As long as the 2nd fuse is of lower value, then the circuit won't be overloaded.
I have a spare piggyback so will check it out later, to find if there a correct way or will either be O.K.
Hoggy.


----------



## woodgnome (Nov 8, 2016)

The negative designation is technically wrong but I can see why they refer to it as that.

If the piggyback is fitted the wrong way around it will still work and it will still also cut the power if you remove the top fuse. The only problem is that the 2nd item will be drawing power through both the top and bottom fuse so could potentially overload the bottom fuse causing it to blow depending on the current being drawn (for a dashcam this isn't really relevant as the current is minimal).

Best way to check would be to plug the piggyback in with no fuses. Both 1st and 2nd items should have no power. Plug 2nd fuse in and 2nd item should power up. If so you have it the right way around (my opinion) and can plug 1st fuse in (which should also then power up).



brianmcc51 said:


> There is debate as to which is correct When fitted where the additional item is fused separately it would be theoretically possible to overload the original wire supplying the fuse,but when fitted the other way the original fuse would protect the car wiring.


This is possible but fuses are rated to protect the secondary equipment not the power supply. There is a fuse further up the line to protect the fusebox power feed. I would be more concerned if someone needed to up-rate the 1st fuse as it was supplying power to both items. This is not a good idea.


----------



## ZephyR2 (Feb 20, 2013)

Yep, true. Only occurred to me the second time I installed one of these. 
If in doubt add your own in-line fuse.

Sent from my iPhone using Tapatalk


----------



## muppetboy (Apr 22, 2015)

Hi

i have just got a garmin dash cam and it needs switched and constant 12v.

I was looking to do with piggy back fuses but can anyone tell me the fuse numbers for a switch and constant to use.

Also what size piggyback fuse to buy as it seems to be three different sizes on ebay

Cheers

A


----------



## muppetboy (Apr 22, 2015)

Anyone ?


----------



## F3rnando (Jun 2, 2016)

muppetboy said:


> Hi
> 
> i have just got a garmin dash cam and it needs switched and constant 12v.
> 
> I was looking to do with piggy back fuses but can anyone tell me the fuse numbers for a switch and constant to use.


On the 1st page of this topic?? No??


----------



## M-Y-L-E-E (Feb 16, 2016)

I fitted my Mini 0806 with a blackvue power magic.
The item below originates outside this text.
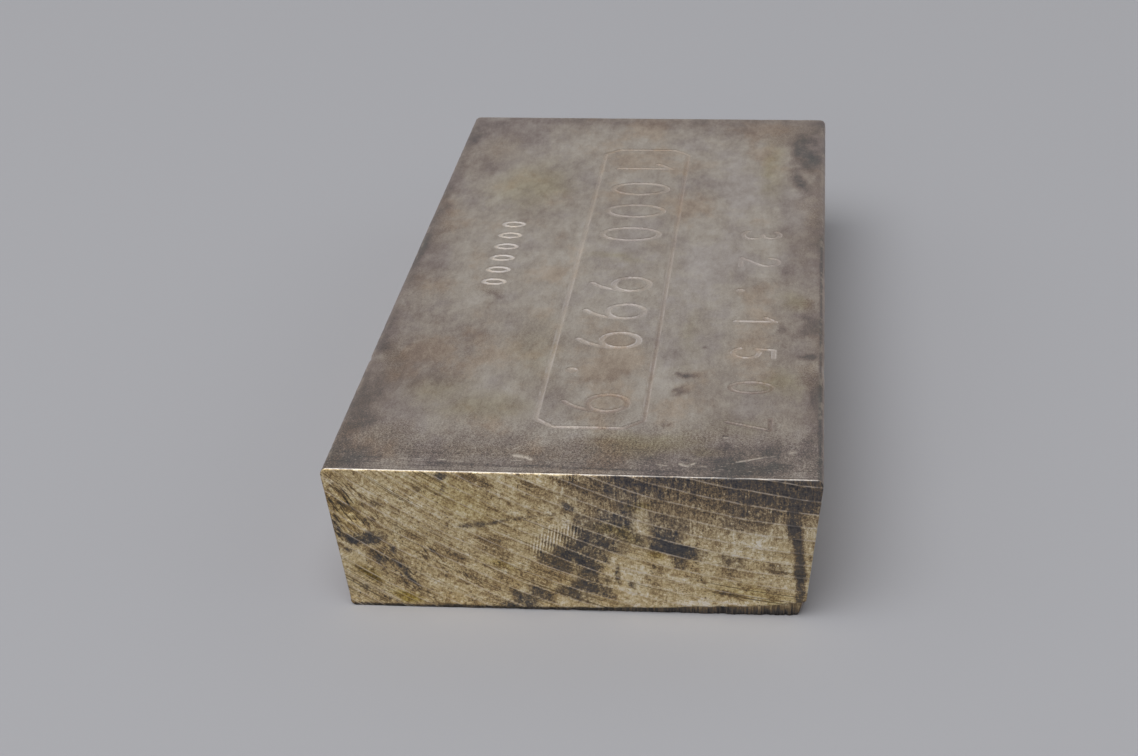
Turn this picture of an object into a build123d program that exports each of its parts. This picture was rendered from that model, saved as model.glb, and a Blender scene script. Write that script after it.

Great bit of kit for not a lot of money. Allows the camera to always be on without the risk of a flat battery


----------



## muppetboy (Apr 22, 2015)

Yes it says in post switched 12v but I also need a constant for this cam

Any ideas don't have a meter

A


----------



## brittan (May 18, 2007)

F26 was permanent live on my Mk2. 
F40 was live with ignition on.

Take note of the fuse numbering. It's very small and, from memory, reads from right to left.

A bulb and a couple of bits of wire will do for checking the supplies.


----------



## muppetboy (Apr 22, 2015)

Excellent thank you 
Andy


----------



## SwissJetPilot (Apr 27, 2014)

Interesting to see the Mini-0806 now has a dual-camera cousin called the Mini-0*9*06. Not a bad design and the price is reasonable. I've had my Mini-0806 tucked up behind the rear view mirror for about 2-years now and honestly, half the time I forget it's there.

For anyone considering a front and rear camera option, this might be a good way to go. Evidently, those who bought the Mini-0806 under the German re-seller label iTracker Mini0806 seem to be pretty happy. 3,504 customers have bought them and it's received 4.5 stars on Amazon.de.

https://dashcamtalk.com/mini-0906/

Nice open box review on YouTube - 





Owners manual - 
http://dashcameras.net/wp-content/uploa ... Manual.pdf


----------



## SwissJetPilot (Apr 27, 2014)

Follow up for the piggy-back fuse tap discussion. Worth a read to ensure you have it installed correctly, and not the wrong way around!

Be sure to check the fuse panel layout in your vehicle since the fuses in your vehicle may be different from other TTs depending on the features and options that came with the car. There should be a sticker on the back of the dash panel cover that lists all the fuse assignments.

https://www.ttforum.co.uk/forum/viewtop ... &t=1849573


----------



## SeanTTS (Nov 8, 2015)

SwissJetPilot said:


> Follow up for the piggy-back fuse tap discussion. Worth a read to ensure you have it installed correctly, and not the wrong way around!
> 
> Be sure to check the fuse panel layout in your vehicle since the fuses in your vehicle may be different from other TTs depending on the features and options that came with the car. There should be a sticker on the back of the dash panel cover that lists all the fuse assignments.
> 
> ...


Top man thanks Swiss


----------



## SwissJetPilot (Apr 27, 2014)

Credit goes to Brittan. I just provided the editorial and pretty pictures for this one! LOL! :lol:


----------



## Taylortony (Feb 10, 2012)

Thanks


----------



## motornoter (Jul 16, 2012)

I fitted a VTGo+ dashcam https://www.vtgo.co.uk/ aalong with a fitting kit off Ebay and wired the camera into the fuse box the same way using a piggyback connector. The VTGo+ is only about 30mm square and doesn't have a distracting screen - all the files are stored on a a SD card and can downloded to my iPhone. The kit also included a bluetooth 'rage button' that can take an undeletable 12 sec burst of video to capture any idiot moves.

Not bothering with a rear facing camera as not much catches up with our fabulous 3.2 roadster!!!


----------